Give them a small amount of ownership. Students who are just showing up and being told what to do are less engaged than students who have a project or a responsibility. Even something like "you're our point person for new volunteer check-ins on Saturdays" gives them a stake in things.
Check in occasionally, not just during shifts. A quick message thanking them for a good shift, or noting something they did well, goes a long way. This is what volunteer thank-you messages are actually for: not just formal recognition, but the small moments of acknowledgment that make people feel seen.
And when a student is wrapping up their time with you (graduation, end of semester, summer break), have a real conversation about it. Many former student volunteers refer friends and come back when they can, especially when they felt genuinely valued. Building that habit early is part of a healthy volunteer referral program.
Where Volunteer Shift Manager Fits
When you're recruiting from multiple sources at once (a service learning office, two student clubs, a department connection), keeping track of who signed up for what can get complicated fast. A volunteer signup page that you can share as a link makes the process frictionless: you send one link, they pick a shift, you get a notification.

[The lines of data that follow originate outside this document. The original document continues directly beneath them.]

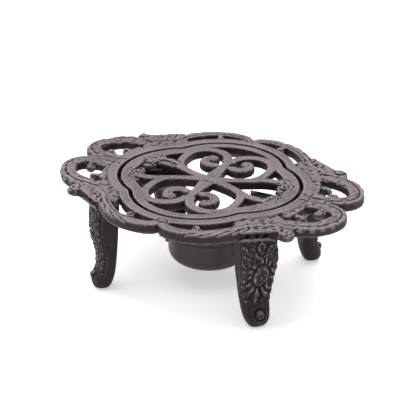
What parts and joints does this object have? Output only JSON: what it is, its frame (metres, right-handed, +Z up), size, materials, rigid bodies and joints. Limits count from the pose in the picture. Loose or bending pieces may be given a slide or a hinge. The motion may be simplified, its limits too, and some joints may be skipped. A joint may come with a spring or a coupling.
{
  "type": "teapot warmer",
  "caption": "Openwork cast-iron teapot warmer: a scrolled oval frame on cabriole legs, a lift-out quatrefoil grate with heart scrolls, and a tealight cup hung below it.",
  "frame": {"origin": "on the floor under the middle of the stand", "axes": "+Z up, +X along the long axis of the frame, towards its right-hand end loops"},
  "size_m": [0.182, 0.1436, 0.063],
  "materials": {
    "casting": "matt brown-black, sand-cast grain",
    "cup": "smoother matt brown-black",
    "strap": "matt dark paint",
    "fastener": "matt dark paint"
  },
  "bodies": {
    "stand": {"frame": "casting", "leg_front_left": "casting", "leg_front_right": "casting", "leg_back_left": "casting", "leg_back_right": "casting", "tealight_cup": "cup", "hanger_left": "strap", "hanger_right": "strap", "leg_screws": "fastener", "hanger_screws": "fastener", "cup_rivets": "fastener"},
    "grate": {"grate": "casting"}
  },
  "joints": [
    {"name": "grate_lift", "type": "slide", "parent": "stand", "child": "grate", "axis": [0, 0, 1], "range_m": [0, 0.08]}
  ]
}
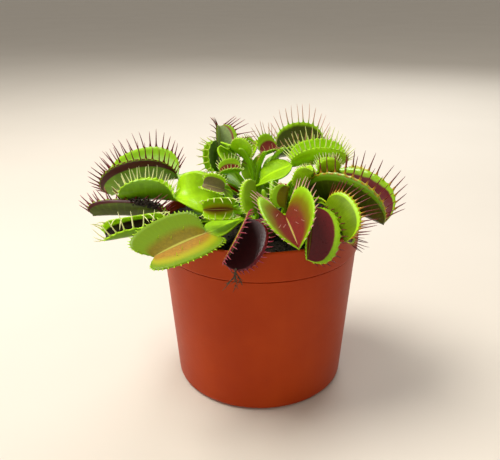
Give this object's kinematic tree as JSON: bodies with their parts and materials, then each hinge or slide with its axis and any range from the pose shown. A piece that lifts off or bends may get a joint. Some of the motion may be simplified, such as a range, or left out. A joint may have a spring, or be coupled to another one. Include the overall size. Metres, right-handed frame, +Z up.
{
  "type": "potted venus flytrap",
  "caption": "Venus flytrap with open toothed traps, winged leaf stalks and unopened young leaves, growing in potting mix in a small round plastic plant pot.",
  "frame": {"origin": "centre of the pot's underside, on the surface it stands on", "axes": "+Z up along the pot's axis, -Y towards the front of the plant, +X to its right as seen from the front"},
  "size_m": [0.1269, 0.0987, 0.1072],
  "materials": {
    "pot_plastic": "moulded terracotta-orange plastic, faint satin sheen",
    "potting_mix": "damp, dark, granular peat mix",
    "crown": "smooth pale green growing point",
    "leaf_bright_green": "bright yellow-green living leaf, waxy sheen",
    "leaf_green": "green living leaf, waxy sheen",
    "leaf_olive": "dark olive living leaf with a bright rim, waxy sheen",
    "leaf_maroon": "living leaf with a glossy dark red inner face and a green rim",
    "young_leaf": "smooth bright green unopened leaf",
    "dry_leaf": "dried yellow-brown leaf",
    "dry_moss": "grey dried moss"
  },
  "bodies": {
    "root": {"pot": "pot_plastic", "potting_mix": "potting_mix", "crown_left": "crown", "crown_back": "crown", "crown_right": "crown", "crown_front": "crown", "leaf_left_large": "leaf_green", "leaf_left_broad": "leaf_bright_green", "leaf_left_closed": "leaf_olive", "leaf_left_low": "leaf_green", "leaf_cup": "leaf_bright_green", "leaf_front_wide": "leaf_bright_green", "leaf_front_eye": "leaf_green", "leaf_front_half": "leaf_green", "leaf_front_dark": "leaf_maroon", "leaf_front_heart": "leaf_bright_green", "leaf_front_disc": "leaf_maroon", "leaf_front_small": "leaf_green", "leaf_right_second": "leaf_maroon", "leaf_right_large": "leaf_olive", "leaf_right_green": "leaf_bright_green", "leaf_right_round": "leaf_bright_green", "leaf_right_inner": "leaf_green", "leaf_right_small": "leaf_bright_green", "leaf_dry": "dry_leaf", "leaf_back_right": "leaf_olive", "leaf_back_middle": "leaf_green", "leaf_back_round": "leaf_bright_green", "leaf_back_olive": "leaf_green", "leaf_back_tall": "leaf_olive", "leaf_back_left": "leaf_olive", "leaf_back_small": "leaf_green", "young_leaf_tall": "young_leaf", "young_leaf_back": "young_leaf", "young_leaf_upright": "young_leaf", "young_leaf_left": "young_leaf", "young_leaf_right": "young_leaf", "young_leaf_front": "young_leaf", "dry_moss_sprig": "dry_moss"}
  },
  "joints": []
}
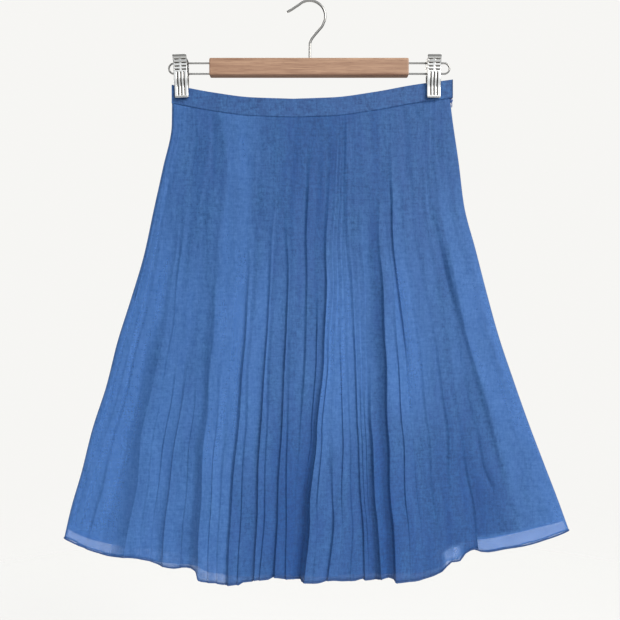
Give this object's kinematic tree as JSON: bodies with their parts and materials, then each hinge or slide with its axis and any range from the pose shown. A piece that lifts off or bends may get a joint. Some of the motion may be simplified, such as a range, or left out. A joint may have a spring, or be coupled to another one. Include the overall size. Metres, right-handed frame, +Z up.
{
  "type": "pleated skirt on clip hanger",
  "caption": "Knee-length sunray-pleated sheer skirt with a plain waistband and lining, hanging flat from a wooden bar hanger with sliding metal clips.",
  "frame": {"origin": "inner top of the hook, where whatever holds the hanger bears on the wire", "axes": "+Z up, -Y towards the skirt's front, +X to the viewer's right when facing the front"},
  "size_m": [0.646, 0.0358, 0.7421],
  "materials": {
    "cloth": "sheer slubbed voile, permanently pleated, mid blue",
    "waistband": "the same cloth over interfacing, nearly opaque",
    "lining": "plain matching lining",
    "wood": "pale reddish wood, thin satin lacquer",
    "steel": "bright nickel-plated steel",
    "rubber": "grey grip pads",
    "zip": "enamelled to match the cloth"
  },
  "bodies": {
    "skirt_and_hanger": {"skirt_front": "cloth", "skirt_back": "cloth", "lining_front": "lining", "lining_back": "lining", "waistband_front": "waistband", "waistband_back": "waistband", "zip_slider": "zip", "hanger_bar": "wood", "hanger_hook": "steel", "rail_left": "steel", "rail_right": "steel", "clip_left_front_jaw": "steel", "clip_left_back_jaw": "steel", "clip_left_pin": "steel", "clip_left_front_pad": "rubber", "clip_left_back_pad": "rubber", "clip_right_front_jaw": "steel", "clip_right_back_jaw": "steel", "clip_right_pin": "steel", "clip_right_front_pad": "rubber", "clip_right_back_pad": "rubber"},
    "pull_tab": {"zip_pull": "zip"}
  },
  "joints": [
    {"name": "pull_tab_swing", "type": "hinge", "parent": "skirt_and_hanger", "child": "pull_tab", "pos_m": [0.18195, 0, -0.1265], "axis": [0, -1, 0], "range_deg": [0, 135]}
  ]
}
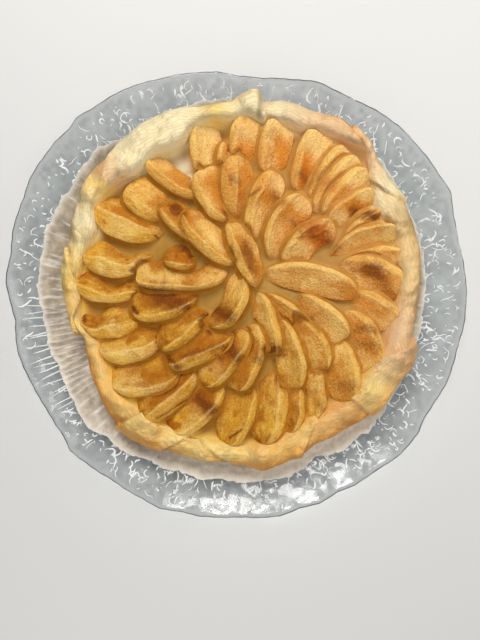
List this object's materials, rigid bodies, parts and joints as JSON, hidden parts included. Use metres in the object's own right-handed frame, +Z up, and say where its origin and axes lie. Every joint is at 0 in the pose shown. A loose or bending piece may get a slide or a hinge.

Automated reminders also matter more with student volunteers, who juggle a lot and don't always calendar their commitments the way an adult volunteer might. A reminder 48 hours before a shift and another three hours out catches a lot of no-shows before they happen.
Closing
College students won't solve every staffing problem, and they're not a perfect fit for every role. But for small nonprofits doing good work in a community where a college or university exists nearby, they're a resource worth cultivating. Go where they are, speak to what they're actually looking for, and make the experience worth their time. The ones who find a real fit will stay longer than you expect.